Tabada: Free

Tabada: Free

“MAGUNITAN” in Cebuano means to grasp, secure, even embrace.

Our Thursday Group gathers online once a month. During the long months of community quarantine and social isolation, the members connect virtually to swap stories about stories.

Commitments, deadlines, domestic emergencies—such are shunted for an hour or so to carry out what seems ritualistic and newfangled at the same time.

I was accustomed to workshops opening with the literal flipping of a folio compiling the works. Pads and pens appeared for jotting down comments and doodling.

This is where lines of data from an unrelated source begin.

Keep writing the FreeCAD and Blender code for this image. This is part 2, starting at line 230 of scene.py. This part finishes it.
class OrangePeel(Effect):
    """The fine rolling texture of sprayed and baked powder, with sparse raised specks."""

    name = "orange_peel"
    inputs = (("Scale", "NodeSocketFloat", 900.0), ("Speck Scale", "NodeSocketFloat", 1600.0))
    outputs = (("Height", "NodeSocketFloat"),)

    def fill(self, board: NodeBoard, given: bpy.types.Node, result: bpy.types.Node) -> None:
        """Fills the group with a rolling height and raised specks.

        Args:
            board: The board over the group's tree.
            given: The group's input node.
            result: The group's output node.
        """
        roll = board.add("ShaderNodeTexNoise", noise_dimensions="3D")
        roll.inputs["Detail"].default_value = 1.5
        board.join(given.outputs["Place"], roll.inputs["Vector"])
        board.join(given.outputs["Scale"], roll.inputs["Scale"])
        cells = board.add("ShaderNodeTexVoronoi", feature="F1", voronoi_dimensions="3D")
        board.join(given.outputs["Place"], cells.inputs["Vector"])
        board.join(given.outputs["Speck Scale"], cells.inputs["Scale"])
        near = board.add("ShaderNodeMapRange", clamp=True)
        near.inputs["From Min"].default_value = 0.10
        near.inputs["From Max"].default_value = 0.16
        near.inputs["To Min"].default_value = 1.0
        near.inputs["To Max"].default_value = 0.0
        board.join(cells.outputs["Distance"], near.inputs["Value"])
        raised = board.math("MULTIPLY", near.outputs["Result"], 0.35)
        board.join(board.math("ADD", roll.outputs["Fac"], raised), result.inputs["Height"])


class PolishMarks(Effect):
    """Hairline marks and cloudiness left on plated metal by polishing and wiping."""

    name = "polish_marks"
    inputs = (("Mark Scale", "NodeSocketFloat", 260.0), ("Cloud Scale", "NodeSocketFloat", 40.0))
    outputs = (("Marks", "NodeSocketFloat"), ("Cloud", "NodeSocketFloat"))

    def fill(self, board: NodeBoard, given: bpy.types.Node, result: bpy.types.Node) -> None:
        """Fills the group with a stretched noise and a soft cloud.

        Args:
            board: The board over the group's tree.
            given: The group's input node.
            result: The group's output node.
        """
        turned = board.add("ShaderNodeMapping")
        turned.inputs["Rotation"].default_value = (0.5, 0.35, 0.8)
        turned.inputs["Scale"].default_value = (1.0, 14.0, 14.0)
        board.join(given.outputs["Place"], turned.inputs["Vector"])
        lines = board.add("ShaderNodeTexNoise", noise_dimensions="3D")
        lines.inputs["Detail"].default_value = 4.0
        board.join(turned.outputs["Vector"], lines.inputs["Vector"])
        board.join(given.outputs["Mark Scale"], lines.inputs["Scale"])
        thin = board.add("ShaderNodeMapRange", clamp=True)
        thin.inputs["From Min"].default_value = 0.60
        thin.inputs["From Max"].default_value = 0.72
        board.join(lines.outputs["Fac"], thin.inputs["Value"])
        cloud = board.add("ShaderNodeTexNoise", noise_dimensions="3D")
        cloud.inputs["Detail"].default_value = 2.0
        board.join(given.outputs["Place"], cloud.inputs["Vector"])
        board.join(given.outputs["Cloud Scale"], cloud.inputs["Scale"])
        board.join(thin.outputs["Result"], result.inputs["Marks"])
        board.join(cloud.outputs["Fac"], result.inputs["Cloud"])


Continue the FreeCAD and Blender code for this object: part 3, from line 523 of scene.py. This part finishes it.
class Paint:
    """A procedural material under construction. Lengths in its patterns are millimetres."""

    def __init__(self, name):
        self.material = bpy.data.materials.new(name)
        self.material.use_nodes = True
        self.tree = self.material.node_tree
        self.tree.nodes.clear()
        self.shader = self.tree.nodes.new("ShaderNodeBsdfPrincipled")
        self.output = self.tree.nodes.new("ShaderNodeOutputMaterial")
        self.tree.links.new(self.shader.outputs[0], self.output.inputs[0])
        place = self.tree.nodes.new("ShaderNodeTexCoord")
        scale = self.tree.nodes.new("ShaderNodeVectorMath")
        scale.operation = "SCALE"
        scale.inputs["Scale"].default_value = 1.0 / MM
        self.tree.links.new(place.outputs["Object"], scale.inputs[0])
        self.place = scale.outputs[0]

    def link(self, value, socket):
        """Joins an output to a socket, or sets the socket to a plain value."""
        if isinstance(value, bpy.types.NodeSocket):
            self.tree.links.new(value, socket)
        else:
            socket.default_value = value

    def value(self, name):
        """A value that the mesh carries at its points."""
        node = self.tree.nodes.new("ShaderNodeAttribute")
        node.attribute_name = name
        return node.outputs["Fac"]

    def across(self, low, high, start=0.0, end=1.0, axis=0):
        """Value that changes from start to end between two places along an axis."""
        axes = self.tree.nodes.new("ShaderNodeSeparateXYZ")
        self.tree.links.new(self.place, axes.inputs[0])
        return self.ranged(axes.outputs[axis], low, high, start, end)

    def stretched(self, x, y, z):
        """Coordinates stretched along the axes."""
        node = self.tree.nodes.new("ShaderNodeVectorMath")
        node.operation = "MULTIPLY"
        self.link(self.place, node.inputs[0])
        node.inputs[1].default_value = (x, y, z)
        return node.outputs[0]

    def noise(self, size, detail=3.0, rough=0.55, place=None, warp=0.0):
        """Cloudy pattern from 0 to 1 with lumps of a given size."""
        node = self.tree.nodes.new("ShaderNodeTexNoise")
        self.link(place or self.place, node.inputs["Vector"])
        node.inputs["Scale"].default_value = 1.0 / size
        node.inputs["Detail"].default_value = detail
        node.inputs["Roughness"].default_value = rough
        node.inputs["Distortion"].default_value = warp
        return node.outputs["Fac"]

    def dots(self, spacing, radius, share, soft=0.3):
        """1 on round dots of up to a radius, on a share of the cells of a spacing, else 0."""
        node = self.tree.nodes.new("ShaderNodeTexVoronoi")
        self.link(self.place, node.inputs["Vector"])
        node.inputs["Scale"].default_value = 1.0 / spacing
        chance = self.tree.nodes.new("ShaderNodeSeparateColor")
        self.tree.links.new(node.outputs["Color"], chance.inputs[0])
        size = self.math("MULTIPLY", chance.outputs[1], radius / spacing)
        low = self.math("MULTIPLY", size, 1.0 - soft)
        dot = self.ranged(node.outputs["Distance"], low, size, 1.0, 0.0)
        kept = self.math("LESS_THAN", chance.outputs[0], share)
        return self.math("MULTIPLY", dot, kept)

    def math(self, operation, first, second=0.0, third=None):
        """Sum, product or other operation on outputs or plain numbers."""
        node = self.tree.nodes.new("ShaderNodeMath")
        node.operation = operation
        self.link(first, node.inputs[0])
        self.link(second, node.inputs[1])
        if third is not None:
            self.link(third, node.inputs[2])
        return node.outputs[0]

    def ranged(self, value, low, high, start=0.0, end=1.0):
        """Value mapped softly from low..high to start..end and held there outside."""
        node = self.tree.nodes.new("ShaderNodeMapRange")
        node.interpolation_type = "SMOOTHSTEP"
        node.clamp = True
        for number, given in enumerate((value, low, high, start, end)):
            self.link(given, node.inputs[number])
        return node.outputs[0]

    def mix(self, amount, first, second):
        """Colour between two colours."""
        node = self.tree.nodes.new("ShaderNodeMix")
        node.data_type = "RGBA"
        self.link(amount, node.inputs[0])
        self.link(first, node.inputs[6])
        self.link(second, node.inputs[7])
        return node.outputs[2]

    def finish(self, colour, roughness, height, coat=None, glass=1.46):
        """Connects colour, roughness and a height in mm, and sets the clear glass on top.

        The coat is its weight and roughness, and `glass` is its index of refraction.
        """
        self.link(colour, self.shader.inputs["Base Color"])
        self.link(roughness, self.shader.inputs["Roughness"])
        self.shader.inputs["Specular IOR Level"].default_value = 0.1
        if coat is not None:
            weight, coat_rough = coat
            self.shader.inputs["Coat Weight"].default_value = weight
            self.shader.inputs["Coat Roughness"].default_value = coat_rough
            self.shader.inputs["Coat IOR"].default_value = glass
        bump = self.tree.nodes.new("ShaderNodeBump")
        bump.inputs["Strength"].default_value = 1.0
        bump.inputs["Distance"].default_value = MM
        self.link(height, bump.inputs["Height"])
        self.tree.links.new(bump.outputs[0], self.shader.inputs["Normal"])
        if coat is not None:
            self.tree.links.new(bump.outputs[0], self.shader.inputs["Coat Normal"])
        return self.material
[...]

Technology inserts into the frame of our meetings, pinned for the last Thursday of the month. We begin by locating each other online. When our images coalesce on the screen, I look at my fellows preparing their gadgets even as they watch me tinker, too.

This Digital Gaze is remote but connects. When one of us moves out of the frame, I am reminded how our meeting only suspends but does not interrupt life. We are not privy to vast tracts of each other’s life; we do not want to. We honor the boundaries set to safeguard the interiority essential for creating.

Began solitary and unseen, the writing does not have to continue in silence. Journeys are difficult to make in isolation, which, after living through this pandemic, I equate with deprivation and punishment.

The Thursday Group begins and closes each session with the writer. The person first reads aloud the work, not a redundancy although all of us have read it beforehand.

The voice reading aloud recreates the presence embodied—the voice embedded in the body of work—which, as a child captured by storytelling and then as an adult listening to poetry readings, I consider as the animating of the imagined.

After the voice trails off in the reading, the listeners take turns sharing impressions and asking questions. The writer’s response rounds off the cycle.

Due to habits of consuming media, the journalistic and academic forms of writing are assembled by an ensemble, with the writer sometimes dislocated from the published form. In unspoken agreement, the Thursday Group shares poems and short stories despite disparate experiences in writing and publishing in these forms.

Far from comforting, the literary pushes each one to reach inside and surface what has not seen light. Then each writer risks exposure to the Digital Gaze but comes away from the encounter, paths cleared, vision cleared, resolute about returning to the solitary trudging in the writing journey.

My takeaway from these Thursdays of exposure and discovery is borrowed from another member’s word for storytelling: “magunitan.” Surface the narrative, speak one’s truth, free the voice.